# Do this:
Copy exactly the lines from the one containing "The Blender code" through the one containing "(free_x, y[0], strip_low.z))", both included, and nothing else.

[CAD and scene scripts]
####################

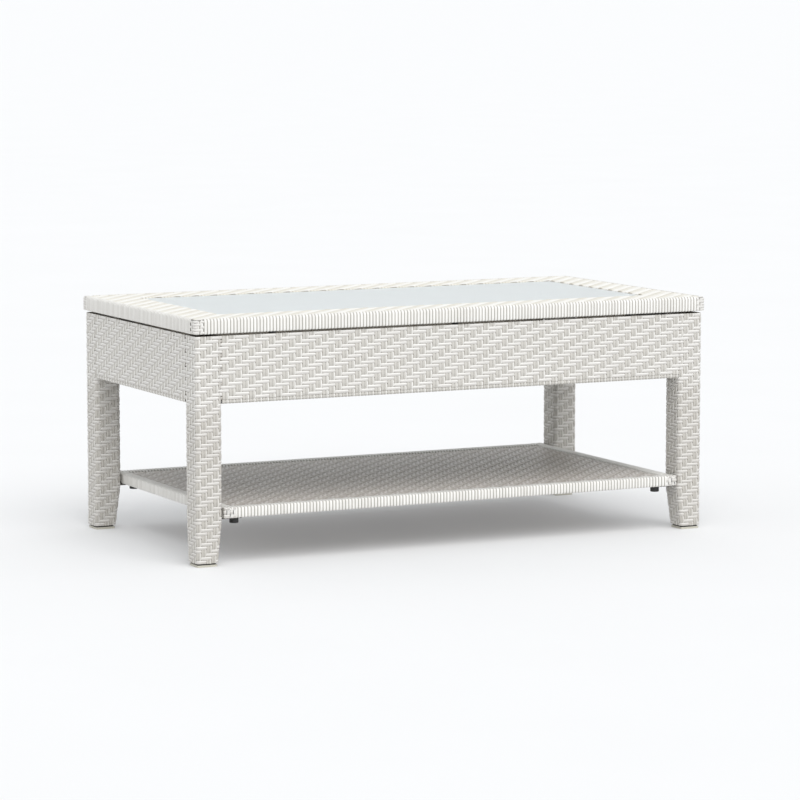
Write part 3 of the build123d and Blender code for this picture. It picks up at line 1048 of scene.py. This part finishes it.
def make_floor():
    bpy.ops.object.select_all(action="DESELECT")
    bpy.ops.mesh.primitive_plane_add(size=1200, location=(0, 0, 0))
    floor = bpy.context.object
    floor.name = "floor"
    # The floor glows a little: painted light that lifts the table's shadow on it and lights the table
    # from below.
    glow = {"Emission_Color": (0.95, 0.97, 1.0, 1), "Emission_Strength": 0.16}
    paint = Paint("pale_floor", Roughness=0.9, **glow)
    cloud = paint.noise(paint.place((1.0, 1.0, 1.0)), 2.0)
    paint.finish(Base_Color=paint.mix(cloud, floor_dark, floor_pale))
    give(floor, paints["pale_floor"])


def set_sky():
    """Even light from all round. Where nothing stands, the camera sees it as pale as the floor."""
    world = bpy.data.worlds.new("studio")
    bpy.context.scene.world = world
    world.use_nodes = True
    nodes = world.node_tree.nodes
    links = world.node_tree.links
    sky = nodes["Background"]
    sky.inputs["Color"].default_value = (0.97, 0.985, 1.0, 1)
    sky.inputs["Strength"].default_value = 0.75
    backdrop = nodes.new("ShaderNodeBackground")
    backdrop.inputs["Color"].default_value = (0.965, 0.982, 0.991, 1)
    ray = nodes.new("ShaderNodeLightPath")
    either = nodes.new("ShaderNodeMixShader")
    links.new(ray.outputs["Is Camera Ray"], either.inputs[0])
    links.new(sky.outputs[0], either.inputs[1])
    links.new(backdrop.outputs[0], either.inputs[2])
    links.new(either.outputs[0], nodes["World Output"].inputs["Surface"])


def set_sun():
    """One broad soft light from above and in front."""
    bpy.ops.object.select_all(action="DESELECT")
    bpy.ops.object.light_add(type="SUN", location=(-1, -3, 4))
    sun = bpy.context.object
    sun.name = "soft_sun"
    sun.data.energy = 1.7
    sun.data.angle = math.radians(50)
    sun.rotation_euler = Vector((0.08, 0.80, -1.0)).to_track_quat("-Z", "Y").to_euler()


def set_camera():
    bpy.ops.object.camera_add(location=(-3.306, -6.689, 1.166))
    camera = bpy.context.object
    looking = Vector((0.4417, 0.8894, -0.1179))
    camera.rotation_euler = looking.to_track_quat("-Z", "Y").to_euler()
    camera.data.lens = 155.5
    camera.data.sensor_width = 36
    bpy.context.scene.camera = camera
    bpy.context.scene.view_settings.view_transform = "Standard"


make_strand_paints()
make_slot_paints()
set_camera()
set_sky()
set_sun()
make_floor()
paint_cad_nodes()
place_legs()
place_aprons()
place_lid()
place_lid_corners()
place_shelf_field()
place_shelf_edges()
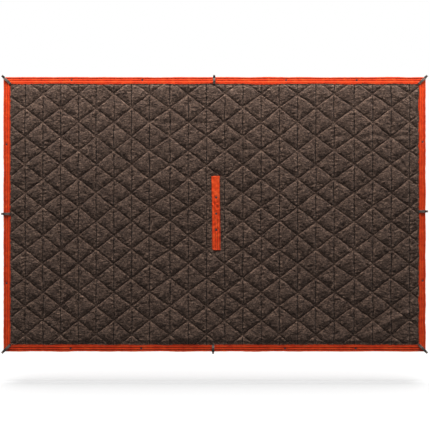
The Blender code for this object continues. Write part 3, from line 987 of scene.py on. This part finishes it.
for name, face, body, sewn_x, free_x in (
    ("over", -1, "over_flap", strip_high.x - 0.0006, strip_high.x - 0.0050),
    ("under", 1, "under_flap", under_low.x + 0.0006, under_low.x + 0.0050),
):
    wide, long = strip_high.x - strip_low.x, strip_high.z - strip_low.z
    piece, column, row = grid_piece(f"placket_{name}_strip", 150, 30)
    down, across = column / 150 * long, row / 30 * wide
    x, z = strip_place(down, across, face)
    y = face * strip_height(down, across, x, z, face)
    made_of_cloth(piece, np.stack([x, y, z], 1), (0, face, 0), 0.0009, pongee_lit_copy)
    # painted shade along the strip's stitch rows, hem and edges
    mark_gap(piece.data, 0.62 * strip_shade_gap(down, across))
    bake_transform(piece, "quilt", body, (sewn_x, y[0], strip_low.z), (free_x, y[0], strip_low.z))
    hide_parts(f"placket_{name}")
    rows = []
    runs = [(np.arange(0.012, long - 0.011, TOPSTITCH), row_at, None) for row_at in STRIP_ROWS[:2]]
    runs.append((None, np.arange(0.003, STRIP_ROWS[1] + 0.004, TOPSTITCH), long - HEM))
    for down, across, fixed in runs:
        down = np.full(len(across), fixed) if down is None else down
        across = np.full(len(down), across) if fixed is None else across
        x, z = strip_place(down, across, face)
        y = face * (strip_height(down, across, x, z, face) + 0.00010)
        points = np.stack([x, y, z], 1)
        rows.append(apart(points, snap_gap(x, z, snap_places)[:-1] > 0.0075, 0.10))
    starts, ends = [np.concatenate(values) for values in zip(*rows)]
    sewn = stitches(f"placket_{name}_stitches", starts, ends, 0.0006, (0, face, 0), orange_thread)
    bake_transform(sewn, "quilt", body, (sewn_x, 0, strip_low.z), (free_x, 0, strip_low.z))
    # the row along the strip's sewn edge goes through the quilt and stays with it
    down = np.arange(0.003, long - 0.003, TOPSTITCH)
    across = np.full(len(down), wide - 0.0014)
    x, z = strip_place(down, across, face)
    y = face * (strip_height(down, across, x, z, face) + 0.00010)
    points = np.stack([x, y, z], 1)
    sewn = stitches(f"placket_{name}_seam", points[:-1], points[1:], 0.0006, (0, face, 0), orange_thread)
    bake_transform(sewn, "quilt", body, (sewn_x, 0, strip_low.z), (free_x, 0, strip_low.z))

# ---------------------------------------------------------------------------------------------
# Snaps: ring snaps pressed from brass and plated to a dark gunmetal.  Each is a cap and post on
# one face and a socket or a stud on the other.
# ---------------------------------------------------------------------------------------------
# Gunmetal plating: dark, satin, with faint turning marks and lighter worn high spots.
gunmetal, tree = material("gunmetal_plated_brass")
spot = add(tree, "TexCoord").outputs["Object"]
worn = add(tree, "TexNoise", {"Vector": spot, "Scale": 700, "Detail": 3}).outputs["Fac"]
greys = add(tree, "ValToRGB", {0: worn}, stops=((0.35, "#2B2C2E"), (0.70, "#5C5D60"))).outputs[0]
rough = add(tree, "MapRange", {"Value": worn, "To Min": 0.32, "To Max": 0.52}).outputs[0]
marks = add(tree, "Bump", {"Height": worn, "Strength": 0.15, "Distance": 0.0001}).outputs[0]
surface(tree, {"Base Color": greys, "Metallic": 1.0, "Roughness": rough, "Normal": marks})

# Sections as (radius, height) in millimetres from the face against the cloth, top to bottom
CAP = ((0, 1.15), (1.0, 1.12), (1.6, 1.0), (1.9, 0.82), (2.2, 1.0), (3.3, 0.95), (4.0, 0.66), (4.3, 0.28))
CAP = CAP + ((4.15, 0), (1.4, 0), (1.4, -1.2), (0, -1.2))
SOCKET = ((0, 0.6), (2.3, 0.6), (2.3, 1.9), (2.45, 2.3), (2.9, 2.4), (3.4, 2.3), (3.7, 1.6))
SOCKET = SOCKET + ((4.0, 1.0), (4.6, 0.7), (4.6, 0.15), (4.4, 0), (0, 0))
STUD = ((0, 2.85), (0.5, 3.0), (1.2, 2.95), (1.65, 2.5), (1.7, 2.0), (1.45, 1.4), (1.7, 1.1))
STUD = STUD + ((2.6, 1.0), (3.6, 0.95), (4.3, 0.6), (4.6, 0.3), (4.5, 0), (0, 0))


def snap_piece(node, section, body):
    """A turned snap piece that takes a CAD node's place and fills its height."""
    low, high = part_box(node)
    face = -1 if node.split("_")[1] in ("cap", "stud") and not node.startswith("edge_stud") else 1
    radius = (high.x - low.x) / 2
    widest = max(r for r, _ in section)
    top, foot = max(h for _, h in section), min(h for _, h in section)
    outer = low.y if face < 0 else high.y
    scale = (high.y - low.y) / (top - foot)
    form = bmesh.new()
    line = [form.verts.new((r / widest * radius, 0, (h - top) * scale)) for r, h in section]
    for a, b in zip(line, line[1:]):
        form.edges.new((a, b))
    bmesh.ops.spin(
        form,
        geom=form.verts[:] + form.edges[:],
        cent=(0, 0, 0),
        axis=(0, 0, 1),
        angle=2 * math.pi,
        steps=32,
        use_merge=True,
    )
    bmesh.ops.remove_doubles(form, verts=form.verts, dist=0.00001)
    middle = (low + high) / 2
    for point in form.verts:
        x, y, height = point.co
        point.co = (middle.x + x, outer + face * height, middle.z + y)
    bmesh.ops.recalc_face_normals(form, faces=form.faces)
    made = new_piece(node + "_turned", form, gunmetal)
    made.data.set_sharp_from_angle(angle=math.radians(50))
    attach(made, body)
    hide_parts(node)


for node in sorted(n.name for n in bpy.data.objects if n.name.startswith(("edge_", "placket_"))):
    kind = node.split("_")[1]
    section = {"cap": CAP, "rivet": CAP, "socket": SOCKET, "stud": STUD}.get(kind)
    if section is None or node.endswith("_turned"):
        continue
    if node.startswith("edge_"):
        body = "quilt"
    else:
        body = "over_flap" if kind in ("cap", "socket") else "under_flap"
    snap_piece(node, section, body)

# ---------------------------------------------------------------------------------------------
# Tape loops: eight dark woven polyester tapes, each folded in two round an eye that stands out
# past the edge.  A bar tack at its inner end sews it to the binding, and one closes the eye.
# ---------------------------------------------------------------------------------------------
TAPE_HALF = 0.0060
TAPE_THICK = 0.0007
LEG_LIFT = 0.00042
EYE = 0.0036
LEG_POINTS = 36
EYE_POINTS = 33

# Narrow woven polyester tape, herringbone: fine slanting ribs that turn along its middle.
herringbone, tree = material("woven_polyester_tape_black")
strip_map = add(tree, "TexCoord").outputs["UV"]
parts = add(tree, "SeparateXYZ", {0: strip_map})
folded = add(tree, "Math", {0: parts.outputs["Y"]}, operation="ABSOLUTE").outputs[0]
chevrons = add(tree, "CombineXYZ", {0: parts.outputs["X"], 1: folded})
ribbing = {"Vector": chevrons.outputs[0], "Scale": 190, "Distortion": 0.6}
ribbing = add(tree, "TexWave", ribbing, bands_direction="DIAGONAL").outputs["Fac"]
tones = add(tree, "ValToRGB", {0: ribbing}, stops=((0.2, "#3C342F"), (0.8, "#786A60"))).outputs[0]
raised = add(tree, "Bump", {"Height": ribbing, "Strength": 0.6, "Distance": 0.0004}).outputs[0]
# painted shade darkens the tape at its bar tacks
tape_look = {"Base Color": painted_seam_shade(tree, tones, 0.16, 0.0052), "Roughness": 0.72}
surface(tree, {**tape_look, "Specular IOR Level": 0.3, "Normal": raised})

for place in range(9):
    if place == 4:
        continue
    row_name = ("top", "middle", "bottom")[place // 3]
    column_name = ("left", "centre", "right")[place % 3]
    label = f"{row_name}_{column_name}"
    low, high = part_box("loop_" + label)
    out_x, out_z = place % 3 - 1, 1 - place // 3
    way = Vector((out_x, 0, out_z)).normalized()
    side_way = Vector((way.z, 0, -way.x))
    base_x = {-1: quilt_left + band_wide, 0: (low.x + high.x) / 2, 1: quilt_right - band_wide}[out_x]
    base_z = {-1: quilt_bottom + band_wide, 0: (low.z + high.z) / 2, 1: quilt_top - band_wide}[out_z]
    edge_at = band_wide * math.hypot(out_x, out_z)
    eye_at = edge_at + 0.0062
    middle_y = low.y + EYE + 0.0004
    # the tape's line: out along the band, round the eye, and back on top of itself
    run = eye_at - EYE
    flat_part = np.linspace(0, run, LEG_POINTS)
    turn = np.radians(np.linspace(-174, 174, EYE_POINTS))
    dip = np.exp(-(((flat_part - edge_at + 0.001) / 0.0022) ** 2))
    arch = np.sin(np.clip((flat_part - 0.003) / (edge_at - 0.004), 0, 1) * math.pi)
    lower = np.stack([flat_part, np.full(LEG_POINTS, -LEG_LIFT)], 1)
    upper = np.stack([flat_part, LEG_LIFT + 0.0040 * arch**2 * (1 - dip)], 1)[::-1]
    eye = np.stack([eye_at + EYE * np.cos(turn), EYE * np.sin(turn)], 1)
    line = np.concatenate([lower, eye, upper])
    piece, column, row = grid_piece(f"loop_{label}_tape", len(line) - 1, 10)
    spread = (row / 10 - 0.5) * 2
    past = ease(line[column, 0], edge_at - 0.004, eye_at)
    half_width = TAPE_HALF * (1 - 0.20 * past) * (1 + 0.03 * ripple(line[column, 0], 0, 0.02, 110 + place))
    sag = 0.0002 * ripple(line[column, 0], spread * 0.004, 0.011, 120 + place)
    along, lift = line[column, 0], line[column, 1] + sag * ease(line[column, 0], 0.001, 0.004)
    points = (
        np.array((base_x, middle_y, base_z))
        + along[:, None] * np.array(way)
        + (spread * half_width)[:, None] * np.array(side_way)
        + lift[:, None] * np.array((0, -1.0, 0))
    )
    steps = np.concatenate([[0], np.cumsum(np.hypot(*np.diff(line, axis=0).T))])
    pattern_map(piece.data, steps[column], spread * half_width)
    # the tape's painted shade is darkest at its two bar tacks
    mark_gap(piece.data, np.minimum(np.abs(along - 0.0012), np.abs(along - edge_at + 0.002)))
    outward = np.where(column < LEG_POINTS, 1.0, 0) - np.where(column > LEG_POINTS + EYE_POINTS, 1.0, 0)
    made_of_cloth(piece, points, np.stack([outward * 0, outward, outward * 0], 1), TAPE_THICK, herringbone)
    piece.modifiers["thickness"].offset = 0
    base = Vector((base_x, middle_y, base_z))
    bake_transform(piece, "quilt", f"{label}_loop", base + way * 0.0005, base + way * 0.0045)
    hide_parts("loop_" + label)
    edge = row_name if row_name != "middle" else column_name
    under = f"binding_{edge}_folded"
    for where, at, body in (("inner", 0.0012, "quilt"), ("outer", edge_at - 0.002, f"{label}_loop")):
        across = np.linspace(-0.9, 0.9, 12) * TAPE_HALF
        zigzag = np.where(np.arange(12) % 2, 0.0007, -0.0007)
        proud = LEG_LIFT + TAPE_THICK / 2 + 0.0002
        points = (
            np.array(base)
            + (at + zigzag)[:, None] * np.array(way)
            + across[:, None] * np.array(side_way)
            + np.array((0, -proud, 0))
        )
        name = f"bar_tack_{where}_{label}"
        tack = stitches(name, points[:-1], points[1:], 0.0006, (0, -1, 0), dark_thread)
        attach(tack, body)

####################

# Exercise answer:
The Blender code for this object continues. Write part 3, from line 987 of scene.py on. This part finishes it.
for name, face, body, sewn_x, free_x in (
    ("over", -1, "over_flap", strip_high.x - 0.0006, strip_high.x - 0.0050),
    ("under", 1, "under_flap", under_low.x + 0.0006, under_low.x + 0.0050),
):
    wide, long = strip_high.x - strip_low.x, strip_high.z - strip_low.z
    piece, column, row = grid_piece(f"placket_{name}_strip", 150, 30)
    down, across = column / 150 * long, row / 30 * wide
    x, z = strip_place(down, across, face)
    y = face * strip_height(down, across, x, z, face)
    made_of_cloth(piece, np.stack([x, y, z], 1), (0, face, 0), 0.0009, pongee_lit_copy)
    # painted shade along the strip's stitch rows, hem and edges
    mark_gap(piece.data, 0.62 * strip_shade_gap(down, across))
    bake_transform(piece, "quilt", body, (sewn_x, y[0], strip_low.z), (free_x, y[0], strip_low.z))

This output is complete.